Frantz (2016)

May 6th, 2017
Author: Meredith Taylor

Director: François Ozon

Cast: Paula Beer, Pierre Niney, Ernst Stoetzner, Marie Gruber, Johann von Buelow, Anton von Lucke, Cyrielle Clair, Alice de Lenquesaing

Drama | France | 112min

With the theme of guilt firmly at the forefront, François Ozon takes his inspiration from Ernst Lubitsch’s ‘Broken Lullaby,’ in his first black and white film – a gloriously imagined postwar drama that flips fluidly from French to German.

The First World War changed everything – not only from a political point of view but also from a societal one. European countries were left reeling from the devastation but Ozon focuses here on the bitterness and remorse ordinary people felt at losing their dear ones to the war effort and the enemy, both from the German and French perspective.

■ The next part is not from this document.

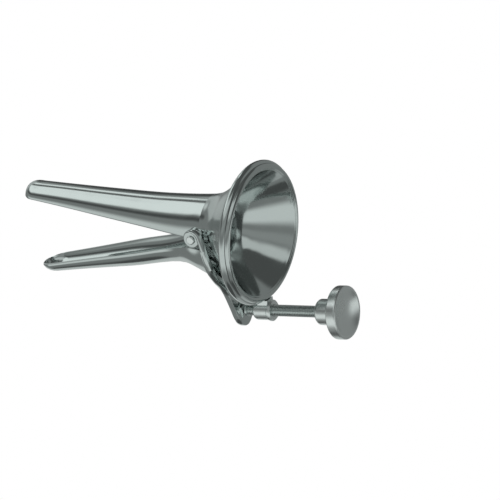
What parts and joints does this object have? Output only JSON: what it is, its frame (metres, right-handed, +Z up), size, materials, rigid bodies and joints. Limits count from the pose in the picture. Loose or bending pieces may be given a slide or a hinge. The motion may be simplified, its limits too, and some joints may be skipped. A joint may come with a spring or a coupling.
{
  "type": "bivalve speculum",
  "caption": "Small self-retaining bivalve speculum: funnel mouth with a fixed upper blade, and a hinged lower blade that a thumb screw under the rim opens and closes.",
  "frame": {"origin": "centre of the funnel mouth's rolled rim, in the plane of the rim's middle", "axes": "+X out of the mouth towards the user, -X towards the blade tips, +Y along the hinge axis towards the instrument's right as seen from the tips, +Z up with the screw underneath"},
  "size_m": [0.0955, 0.037, 0.0456],
  "materials": {
    "polished_steel": "mirror polish with fine wear",
    "turned_steel": "turned and lightly polished",
    "drawn_wire": "drawn"
  },
  "bodies": {
    "fixed_valve": {"funnel": "polished_steel", "rim_wire": "drawn_wire", "upper_blade": "polished_steel", "screw_boss": "turned_steel", "hinge_rivet_left": "turned_steel", "hinge_rivet_right": "turned_steel"},
    "lower_valve": {"lower_blade": "polished_steel", "yoke": "polished_steel"},
    "screw_carrier": {"thrust_washer": "turned_steel"},
    "thumb_screw": {"screw_rod": "turned_steel", "tip_button": "turned_steel", "thumb_knob": "turned_steel"}
  },
  "joints": [
    {"name": "valve_hinge", "type": "hinge", "parent": "fixed_valve", "child": "lower_valve", "pos_m": [-0.0142, 0, 0.0006], "axis": [0, 1, 0], "range_deg": [-3.04, 19.74]},
    {"name": "screw_travel", "type": "slide", "parent": "fixed_valve", "child": "screw_carrier", "axis": [-0.9925, 0, -0.1219], "range_m": [-0.00125, 0.00824]},
    {"name": "screw_turn", "type": "hinge", "parent": "screw_carrier", "child": "thumb_screw", "pos_m": [0, 0, -0.0217], "axis": [-0.9925, 0, -0.1219], "range_deg": [-905, 5940]}
  ],
  "couplings": [
    {"joint": "screw_turn", "follows": "screw_travel", "rad_per_m": 12566},
    {"joint": "valve_hinge", "follows": "screw_travel", "rad_per_m": 41.734}
  ]
}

After a lightweight dramady The New Girlfriend, Ozon is back on form with this lusciously filmed magnificently mounted masterpiece that takes place in the immediate aftermath to the Great War in a small village in rural Saxony (with echoes of Haneke’s The White Ribbon) and slowly builds to a powerful bodyblow in its emotive final scenes set in Paris and provincial France before returned to Germany. Basing his premise on a series of blatant lies, albeit white ones, the inventive French filmmaker tells a story of guilt and loss – where a young man (Pierre Niney plays Adrien) is driven to protect an old couple (the Hoffmeisters) and their daughter-in-law Anna (Paula Beer), in order to assuage his own actions in the trenches of Verdun, where Anna lost her lover in the slaughter that wiped out thousands and divided Europe in a way that many of our own relatives can still remember (beware Brexit!).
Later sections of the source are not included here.